### Collected material:
## START

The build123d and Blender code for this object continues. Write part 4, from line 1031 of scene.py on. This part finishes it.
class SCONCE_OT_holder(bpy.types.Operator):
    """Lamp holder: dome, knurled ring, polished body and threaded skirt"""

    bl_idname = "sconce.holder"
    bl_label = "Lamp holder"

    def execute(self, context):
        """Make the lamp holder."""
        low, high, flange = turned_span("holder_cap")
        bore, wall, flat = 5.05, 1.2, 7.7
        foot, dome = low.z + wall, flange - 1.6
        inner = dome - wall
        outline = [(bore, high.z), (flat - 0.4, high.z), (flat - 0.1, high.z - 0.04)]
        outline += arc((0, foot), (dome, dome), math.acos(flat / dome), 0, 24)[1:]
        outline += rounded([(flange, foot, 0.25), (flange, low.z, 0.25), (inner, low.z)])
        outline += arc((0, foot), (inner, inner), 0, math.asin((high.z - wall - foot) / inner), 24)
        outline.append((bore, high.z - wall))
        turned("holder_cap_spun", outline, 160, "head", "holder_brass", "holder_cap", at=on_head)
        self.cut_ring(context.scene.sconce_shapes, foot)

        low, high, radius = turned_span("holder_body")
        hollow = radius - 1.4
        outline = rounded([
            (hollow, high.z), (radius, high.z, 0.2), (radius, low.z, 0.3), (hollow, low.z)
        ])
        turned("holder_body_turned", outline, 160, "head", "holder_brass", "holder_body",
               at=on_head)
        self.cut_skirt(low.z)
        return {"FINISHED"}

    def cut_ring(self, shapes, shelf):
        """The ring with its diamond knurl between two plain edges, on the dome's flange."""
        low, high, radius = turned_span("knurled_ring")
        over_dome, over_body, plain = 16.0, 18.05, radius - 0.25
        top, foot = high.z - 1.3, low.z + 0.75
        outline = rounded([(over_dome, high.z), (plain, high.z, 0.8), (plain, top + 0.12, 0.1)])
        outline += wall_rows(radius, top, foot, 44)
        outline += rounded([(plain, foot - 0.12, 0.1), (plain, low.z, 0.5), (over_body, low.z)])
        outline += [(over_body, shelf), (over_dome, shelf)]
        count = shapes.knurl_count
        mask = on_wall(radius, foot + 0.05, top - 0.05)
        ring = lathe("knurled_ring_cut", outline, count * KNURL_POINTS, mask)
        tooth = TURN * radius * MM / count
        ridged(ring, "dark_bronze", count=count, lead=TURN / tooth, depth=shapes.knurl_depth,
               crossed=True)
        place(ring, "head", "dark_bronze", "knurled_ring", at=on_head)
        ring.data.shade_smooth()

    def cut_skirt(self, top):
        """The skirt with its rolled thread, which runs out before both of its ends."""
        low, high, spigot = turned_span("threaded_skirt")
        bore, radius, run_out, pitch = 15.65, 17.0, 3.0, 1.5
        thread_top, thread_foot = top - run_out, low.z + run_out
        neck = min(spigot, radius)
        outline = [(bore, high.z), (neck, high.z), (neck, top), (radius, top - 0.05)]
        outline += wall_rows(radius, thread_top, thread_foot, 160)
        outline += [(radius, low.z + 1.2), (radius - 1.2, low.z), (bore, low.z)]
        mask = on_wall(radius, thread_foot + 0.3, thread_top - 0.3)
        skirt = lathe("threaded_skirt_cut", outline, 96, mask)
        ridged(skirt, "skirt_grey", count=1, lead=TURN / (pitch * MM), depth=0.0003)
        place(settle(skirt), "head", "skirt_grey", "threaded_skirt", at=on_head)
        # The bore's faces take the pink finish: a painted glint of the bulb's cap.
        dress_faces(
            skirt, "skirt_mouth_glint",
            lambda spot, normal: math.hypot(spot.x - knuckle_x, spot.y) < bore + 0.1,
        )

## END

Your task is to quote the lines above, beginning with the first and ending with the one that holds "self.cut_ring(context.scene.sconce_shapes, foot)".

### Output of the task:
The build123d and Blender code for this object continues. Write part 4, from line 1031 of scene.py on. This part finishes it.
class SCONCE_OT_holder(bpy.types.Operator):
    """Lamp holder: dome, knurled ring, polished body and threaded skirt"""

    bl_idname = "sconce.holder"
    bl_label = "Lamp holder"

    def execute(self, context):
        """Make the lamp holder."""
        low, high, flange = turned_span("holder_cap")
        bore, wall, flat = 5.05, 1.2, 7.7
        foot, dome = low.z + wall, flange - 1.6
        inner = dome - wall
        outline = [(bore, high.z), (flat - 0.4, high.z), (flat - 0.1, high.z - 0.04)]
        outline += arc((0, foot), (dome, dome), math.acos(flat / dome), 0, 24)[1:]
        outline += rounded([(flange, foot, 0.25), (flange, low.z, 0.25), (inner, low.z)])
        outline += arc((0, foot), (inner, inner), 0, math.asin((high.z - wall - foot) / inner), 24)
        outline.append((bore, high.z - wall))
        turned("holder_cap_spun", outline, 160, "head", "holder_brass", "holder_cap", at=on_head)
        self.cut_ring(context.scene.sconce_shapes, foot)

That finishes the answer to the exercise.